■ Problem description: Reproduce exactly the lines from the line with "socket in its hub" through the line with "obj.parent = empty", both included, and no other lines.

start Supplied material

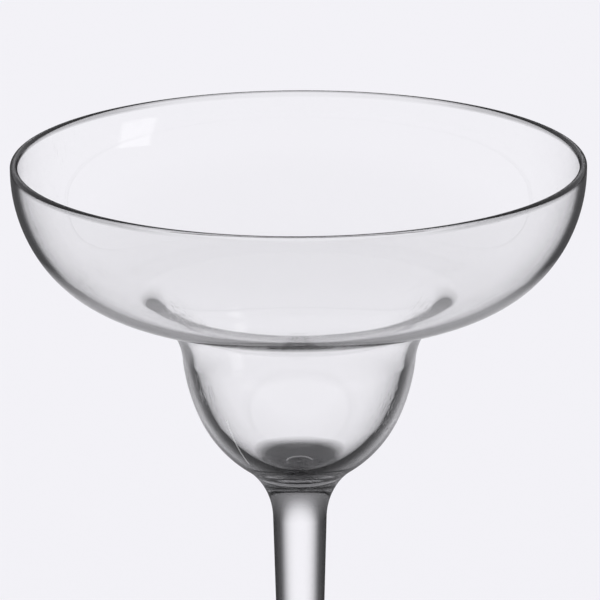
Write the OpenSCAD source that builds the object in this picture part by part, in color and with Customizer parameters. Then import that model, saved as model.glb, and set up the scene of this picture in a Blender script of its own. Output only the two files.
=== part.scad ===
// Margarita glass of clear moulded plastic: a wide upper bowl that steps down
// through a rounded shelf into a small cup, on a solid tapered stem and a round foot.
// Turned about Z. The foot stands on z = 0 and the rim is uppermost.
//
// The outside is one smooth line of arcs and straights from the rim to the foot's
// edge. Its direction is given by the angle that it makes with straight down,
// positive where it leans in towards the axis on its way down.

/* [Upper bowl] */
// Outside radius at the rim
rim_r = 60; // [52:0.5:72]
// Straight height of the lip, between its round top and the bowl's curve
lip_h = 0.6; // [0.2:0.1:3]
// Angle at which the side's flatter curve takes over
side_turn = 34.7; // [25:0.1:45]
// Lean of the shelf, 90 would be level
shelf_turn = 75.3; // [68:0.1:82]
// Length of the straight part of the shelf
shelf_l = 5.2; // [1:0.1:9]
// Radius of the hollow under the shelf, where it turns down into the cup
hollow_r = 13.2; // [8:0.1:17]

/* [Cup] */
// Outside radius of the cup at its top, under the hollow
cup_r = 24.6; // [20:0.1:30]
// Lean of the cup's wall at its top
cup_draft = 5.3; // [1:0.1:10]
// Angle at which the cup's rounder bottom takes over
cup_turn = 23.8; // [18:0.1:35]
// Angle at which the cup's bottom turns back into the neck
neck_turn = 55.1; // [48:0.1:62]
// Radius of the hollow curve of the neck
neck_r = 14.7; // [9:0.1:18]

/* [Walls] */
// Thickness at the rim
wall_rim = 1.55; // [1:0.05:3]
// Thickness of the upper bowl's side
wall_side = 1.5; // [1:0.05:3]
// Thickness of the shelf
wall_shelf = 1.6; // [1.2:0.05:3]
// Lean in the hollow by which the wall has thickened from the shelf's to the cup's
shoulder_turn = 50; // [30:1:65]
// Thickness of the cup's wall at its top
wall_cup = 2.5; // [1.5:0.05:3.5]
// Thickness of the cup's wall where its rounder bottom begins
wall_low = 2.7; // [1.5:0.05:3.5]
// Thickness of the cup's wall at the edge of its solid base
wall_base = 3; // [1.5:0.05:4]

/* [Stem] */
// Radius of the stem under the neck
stem_r = 5.7; // [4.2:0.1:7]
// Radius of the stem at the lower end of its taper
waist_r = 4; // [3:0.1:5.5]
// Length of the taper
taper_h = 62.8; // [40:0.1:90]
// Radius of the long curve where the stem starts to widen
sweep_r = 90; // [50:1:150]
// Angle at which the tighter curve onto the foot takes over
sweep_turn = 8; // [5:0.5:20]

/* [Foot] */
// Outside radius of the foot
foot_r = 39; // [34:0.5:46]
// Thickness of the foot at its round edge
foot_edge = 2.6; // [1.8:0.1:4]
// Fall of the foot's top from the hub to the edge, in degrees
foot_fall = 8; // [4:0.5:14]
// Radius of the curve from the stem onto the foot
foot_fillet_r = 16; // [10:0.5:20]
// Width of the flat ring that the foot stands on
rest_w = 3; // [2:0.1:5]
// Height of the hollow under the foot
foot_hollow = 2; // [0.8:0.1:3]

/* [Bonds] */
// Angle of the neck's curve at which the bowl ends and the stem begins
neck_seam_turn = 39.9; // [35:0.1:44]
// Width of the stem's ring round the bowl's spigot
neck_ring_w = 2.3; // [1.8:0.1:3.5]
// Length of the bowl's spigot
neck_spigot_l = 1.8; // [1:0.1:2.4]
// Angle of the foot's curve at which the stem ends and the foot begins
foot_seam_turn = 45; // [35:1:55]
// Radius of the stem's lower spigot
foot_spigot_r = 3.6; // [2.5:0.1:4.5]
// Length of the stem's lower spigot
foot_spigot_l = 4; // [2:0.1:5]
// Room for the adhesive round and under each spigot
bond_gap = 0.1; // [0.05:0.01:0.2]

/* [Hidden] */
// The lower curve of the upper bowl and the cup's bottom, as shares of the curve above
side_low_share = 0.842;
cup_low_share = 0.657;

// Largest angle between neighbouring points of an arc
point_turn = 4;
// Overrun of a cut past the face that it opens
cut_over = 1;

$fn = 96;

clear_plastic = [0.88, 0.91, 0.93, 0.45];

// Travel towards the axis and downwards along an arc of radius 1 from angle a to b
function arc_in(a, b) = abs(cos(a) - cos(b));
function arc_down(a, b) = abs(sin(b) - sin(a));

// Unit vectors along the line and square to it, into the plastic
function along(a) = [-sin(a), -cos(a)];
function inward(a) = [-cos(a), sin(a)];

// Point where an arc that starts at p with angle a has turned to angle b
function arc_to(p, a, b, r) = p + sign(b - a) * r * (inward(a) - inward(b));

// Number of points on an arc
function steps(a, b) = ceil(abs(b - a) / point_turn);

// Share of the way from one wall thickness to the next, with soft ends
function soft(u) = (1 - cos(180 * u)) / 2;

// Points of an arc, each moved into the plastic by a wall that goes from w0 to w1
function arc_points(p, a, b, r, w0 = 0, w1 = 0, ease = false) = [
    for (i = [1 : steps(a, b)])
        let (u = i / steps(a, b), t = a + (b - a) * u)
        arc_to(p, a, t, r) + (w0 + (w1 - w0) * (ease ? soft(u) : u)) * inward(t)
];

// Taper of the stem as an angle
taper = atan((stem_r - waist_r) / taper_h);

// Radii of the free curves, so that the line ends at the given radii
side_r = (rim_r - cup_r - shelf_l * sin(shelf_turn) - hollow_r * arc_in(cup_draft, shelf_turn))
    / (arc_in(0, side_turn) + side_low_share * arc_in(side_turn, shelf_turn));
side_low_r = side_low_share * side_r;
cup_side_r = (cup_r - stem_r - neck_r * arc_in(taper, neck_turn))
    / (arc_in(cup_draft, cup_turn) + cup_low_share * arc_in(cup_turn, neck_turn));
cup_low_r = cup_low_share * cup_side_r;

// Heights, from the foot up
fall_w = foot_r - foot_edge / 2 - waist_r - sweep_r * (1 - cos(sweep_turn))
    + sweep_r * (1 - cos(taper)) - foot_fillet_r * arc_in(sweep_turn, 90 - foot_fall);
fillet_low_z = foot_edge + fall_w * tan(foot_fall);
fillet_top_z = fillet_low_z + foot_fillet_r * arc_down(sweep_turn, 90 - foot_fall);
sweep_top_z = fillet_top_z + sweep_r * (sin(sweep_turn) + sin(taper));
stem_top_z = sweep_top_z + taper_h;
neck_top_z = stem_top_z + neck_r * arc_down(taper, neck_turn);
cup_turn_z = neck_top_z + cup_low_r * arc_down(cup_turn, neck_turn);
cup_top_z = cup_turn_z + cup_side_r * arc_down(cup_draft, cup_turn);
hollow_top_z = cup_top_z + hollow_r * arc_down(cup_draft, shelf_turn);
shelf_top_z = hollow_top_z + shelf_l * cos(shelf_turn);
side_turn_z = shelf_top_z + side_low_r * arc_down(side_turn, shelf_turn);
lip_z = side_turn_z + side_r * arc_down(0, side_turn);
lip_round_z = lip_z + lip_h;

// Ends of the curves on the outside, from the rim down
lip_p = [rim_r, lip_z];
side_p = arc_to(lip_p, 0, side_turn, side_r);
shelf_p = arc_to(side_p, side_turn, shelf_turn, side_low_r);
hollow_p = shelf_p + shelf_l * along(shelf_turn);
shoulder_p = arc_to(hollow_p, shelf_turn, shoulder_turn, hollow_r);
cup_p = arc_to(shoulder_p, shoulder_turn, cup_draft, hollow_r);
cup_low_p = arc_to(cup_p, cup_draft, cup_turn, cup_side_r);
neck_p = arc_to(cup_low_p, cup_turn, neck_turn, cup_low_r);
waist_p = [waist_r, sweep_top_z];
fillet_p = arc_to(waist_p, taper, -sweep_turn, sweep_r);

// Where the pieces meet
neck_seam_p = arc_to(neck_p, neck_turn, neck_seam_turn, neck_r);
foot_seam_p = arc_to(fillet_p, -sweep_turn, -foot_seam_turn, foot_fillet_r);
neck_spigot_r = neck_seam_p[0] - neck_ring_w;

// Inside floor of the cup, a bowl-shaped cap that goes on from the wall
base_p = neck_p + wall_base * inward(neck_turn);
base_r = base_p[0] / cos(neck_turn);

function lip_points() = [
    for (i = [0 : steps(0, 180)])
        let (t = 180 - 180 * i / steps(0, 180), r = wall_rim / 2)
        [rim_r - r + r * cos(t), lip_round_z + r * sin(t)]
];

function bowl_outside() = concat(
    [lip_p],
    arc_points(lip_p, 0, side_turn, side_r),
    arc_points(side_p, side_turn, shelf_turn, side_low_r),
    [hollow_p],
    arc_points(hollow_p, shelf_turn, shoulder_turn, hollow_r),
    arc_points(shoulder_p, shoulder_turn, cup_draft, hollow_r),
    arc_points(cup_p, cup_draft, cup_turn, cup_side_r),
    arc_points(cup_low_p, cup_turn, neck_turn, cup_low_r),
    arc_points(neck_p, neck_turn, neck_seam_turn, neck_r)
);

function bowl_inside() = concat(
    [lip_p + wall_rim * inward(0)],
    arc_points(lip_p, 0, side_turn, side_r, wall_rim, wall_side),
    arc_points(side_p, side_turn, shelf_turn, side_low_r, wall_side, wall_shelf),
    [hollow_p + wall_shelf * inward(shelf_turn)],
    arc_points(hollow_p, shelf_turn, shoulder_turn, hollow_r, wall_shelf, wall_cup, ease = true),
    arc_points(shoulder_p, shoulder_turn, cup_draft, hollow_r, wall_cup, wall_cup),
    arc_points(cup_p, cup_draft, cup_turn, cup_side_r, wall_cup, wall_low),
    arc_points(cup_low_p, cup_turn, neck_turn, cup_low_r, wall_low, wall_base),
    arc_points(base_p, neck_turn, 90, base_r)
);

function turned_back(points) = [for (i = [len(points) - 1 : -1 : 0]) points[i]];

// Bowl and cup in one moulding, with a short spigot under the cup's solid base
module bowl() {
    color(clear_plastic)
    rotate_extrude()
    polygon(concat(
        lip_points(),
        bowl_outside(),
        [[neck_spigot_r, neck_seam_p[1]]],
        [[neck_spigot_r, neck_seam_p[1] - neck_spigot_l]],
        [[0, neck_seam_p[1] - neck_spigot_l]],
        turned_back(bowl_inside())
    ));
}

// Solid stem, flared at both ends, with a socket at the top and a spigot below
module stem() {
    color(clear_plastic)
    difference() {
        rotate_extrude()
        polygon(concat(
            [[0, neck_seam_p[1]], neck_seam_p],
            arc_points(neck_seam_p, neck_seam_turn, taper, neck_r),
            [waist_p],
            arc_points(waist_p, taper, -sweep_turn, sweep_r),
            arc_points(fillet_p, -sweep_turn, -foot_seam_turn, foot_fillet_r),
            [[foot_spigot_r, foot_seam_p[1]]],
            [[foot_spigot_r, foot_seam_p[1] - foot_spigot_l]],
            [[0, foot_seam_p[1] - foot_spigot_l]]
        ));
        translate([0, 0, neck_seam_p[1] - neck_spigot_l - bond_gap])
            cylinder(r = neck_spigot_r + bond_gap, h = neck_spigot_l + bond_gap + cut_over);
    }
}

// Hollow under the foot, a shallow dome inside the resting ring
dome_edge_r = foot_r - foot_edge / 2 - rest_w;
dome_r = (pow(dome_edge_r, 2) + pow(foot_hollow, 2)) / (2 * foot_hollow);
dome_turn = asin(dome_edge_r / dome_r);

function dome_points() = [
    for (i = [0 : steps(0, dome_turn)])
        let (t = dome_turn * (1 - i / steps(0, dome_turn)))
        [dome_r * sin(t), foot_hollow - dome_r * (1 - cos(t))]
];

function edge_points() = [
    for (i = [0 : steps(0, 180 - foot_fall)])
        let (t = 90 - foot_fall - (180 - foot_fall) * i / steps(0, 180 - foot_fall))
        foot_edge / 2 * [cos(t), sin(t)] + [foot_r - foot_edge / 2, foot_edge / 2]
];

// Round foot with a hollow underside, a flat ring to stand on and a socket in its hub
module foot() {
    color(clear_plastic)
    difference() {
        rotate_extrude()
        polygon(concat(
            [[0, foot_seam_p[1]], foot_seam_p],
            arc_points(foot_seam_p, -foot_seam_turn, foot_fall - 90, foot_fillet_r),
            edge_points(),
            dome_points()
        ));
        translate([0, 0, foot_seam_p[1] - foot_spigot_l - bond_gap])
            cylinder(r = foot_spigot_r + bond_gap, h = foot_spigot_l + bond_gap + cut_over);
    }
}

bowl();
stem();
foot();
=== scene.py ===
"""Looks of the margarita glass: three clear mouldings turned from the outline that the
solids follow, a pale floor and backdrop, soft lamps and the photograph's camera."""

from math import asin, atan, ceil, copysign, cos, pi, radians, sin, tan, tau
import bmesh
import bpy
from bpy.props import FloatProperty, FloatVectorProperty, IntProperty, PointerProperty
from mathutils import Matrix, Vector


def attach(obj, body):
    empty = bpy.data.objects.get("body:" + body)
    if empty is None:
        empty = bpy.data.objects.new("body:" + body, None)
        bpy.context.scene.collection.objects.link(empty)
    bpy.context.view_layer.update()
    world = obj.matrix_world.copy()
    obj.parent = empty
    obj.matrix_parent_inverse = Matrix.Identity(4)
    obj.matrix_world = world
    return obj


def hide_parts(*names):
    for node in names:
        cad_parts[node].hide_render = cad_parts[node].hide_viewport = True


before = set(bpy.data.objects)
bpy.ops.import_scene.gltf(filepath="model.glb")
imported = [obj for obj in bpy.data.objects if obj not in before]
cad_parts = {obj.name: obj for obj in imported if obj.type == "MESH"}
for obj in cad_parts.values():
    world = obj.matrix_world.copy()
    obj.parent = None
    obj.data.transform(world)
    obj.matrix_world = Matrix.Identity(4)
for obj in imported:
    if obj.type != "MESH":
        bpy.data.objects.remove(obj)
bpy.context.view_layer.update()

bl_info = {
    "name": "Margarita Glass",
    "version": (1, 0, 0),
    "blender": (4, 5, 0),
    "location": "3D View > Sidebar > Margarita Glass",
    "description": "Builds a clear moulded margarita glass with its stage",
    "category": "Object",
}

MM = 0.001
UP = Vector((0, 0, 1))

# How much light the plastic's colour lets through where a ray enters it: painted shade standing in
# for the dark room seen through walls that turn away, by how far the face turns away from the eye:
# 0 looks straight at it and 1 is edge-on. In the solid rod only the turn round the glass's own axis counts.
THIN_WALL_PAINTED_SHADE = [
    (0, 0.89), (0.5, 0.91), (0.58, 0.88), (0.65, 0.84), (0.725, 0.79), (0.75, 0.55), (0.78, 0.34),
    (0.81, 0.2), (0.85, 0.16), (0.9, 0.14), (1, 0.14),
]
CUP_WALL_PAINTED_SHADE = [
    (0, 0.97), (0.14, 0.97), (0.22, 0.93), (0.3, 0.89), (0.39, 0.8), (0.45, 0.7), (0.5, 0.62),
    (0.55, 0.62), (0.65, 0.72), (0.75, 0.93), (0.84, 0.86), (1, 0.8),
]
ROD_PAINTED_SHADE = [
    (0, 1), (0.055, 1), (0.071, 0.985), (0.092, 0.94), (0.119, 0.88), (0.153, 0.77), (0.195, 0.61),
    (0.245, 0.4), (0.306, 0.2), (0.382, 0.09), (0.606, 0.05), (1, 0.05),
]
# Painted shade on the cup's floor, its rounder bottom and the round lip, which darkens them when seen from the
# side
DEEP_PAINTED_SHADE = [(0, 0.97), (0.12, 0.8), (0.22, 0.15), (0.34, 0.03), (1, 0.02)]
# How much light a plain face lets through, whichever way it turns
CLEAR = 0.985
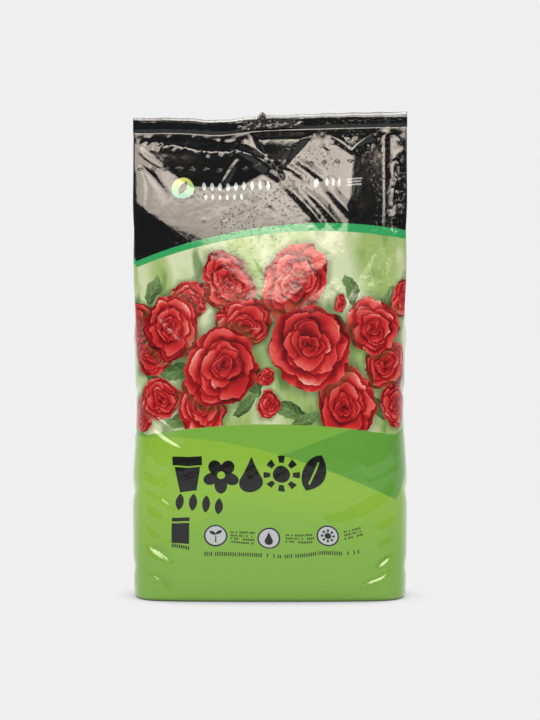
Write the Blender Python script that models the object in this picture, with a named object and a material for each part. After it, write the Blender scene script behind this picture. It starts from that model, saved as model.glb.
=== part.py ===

end Supplied material

■ Result of the task:
// Round foot with a hollow underside, a flat ring to stand on and a socket in its hub
module foot() {
    color(clear_plastic)
    difference() {
        rotate_extrude()
        polygon(concat(
            [[0, foot_seam_p[1]], foot_seam_p],
            arc_points(foot_seam_p, -foot_seam_turn, foot_fall - 90, foot_fillet_r),
            edge_points(),
            dome_points()
        ));
        translate([0, 0, foot_seam_p[1] - foot_spigot_l - bond_gap])
            cylinder(r = foot_spigot_r + bond_gap, h = foot_spigot_l + bond_gap + cut_over);
    }
}

bowl();
stem();
foot();
=== scene.py ===
"""Looks of the margarita glass: three clear mouldings turned from the outline that the
solids follow, a pale floor and backdrop, soft lamps and the photograph's camera."""

from math import asin, atan, ceil, copysign, cos, pi, radians, sin, tan, tau
import bmesh
import bpy
from bpy.props import FloatProperty, FloatVectorProperty, IntProperty, PointerProperty
from mathutils import Matrix, Vector


def attach(obj, body):
    empty = bpy.data.objects.get("body:" + body)
    if empty is None:
        empty = bpy.data.objects.new("body:" + body, None)
        bpy.context.scene.collection.objects.link(empty)
    bpy.context.view_layer.update()
    world = obj.matrix_world.copy()
    obj.parent = empty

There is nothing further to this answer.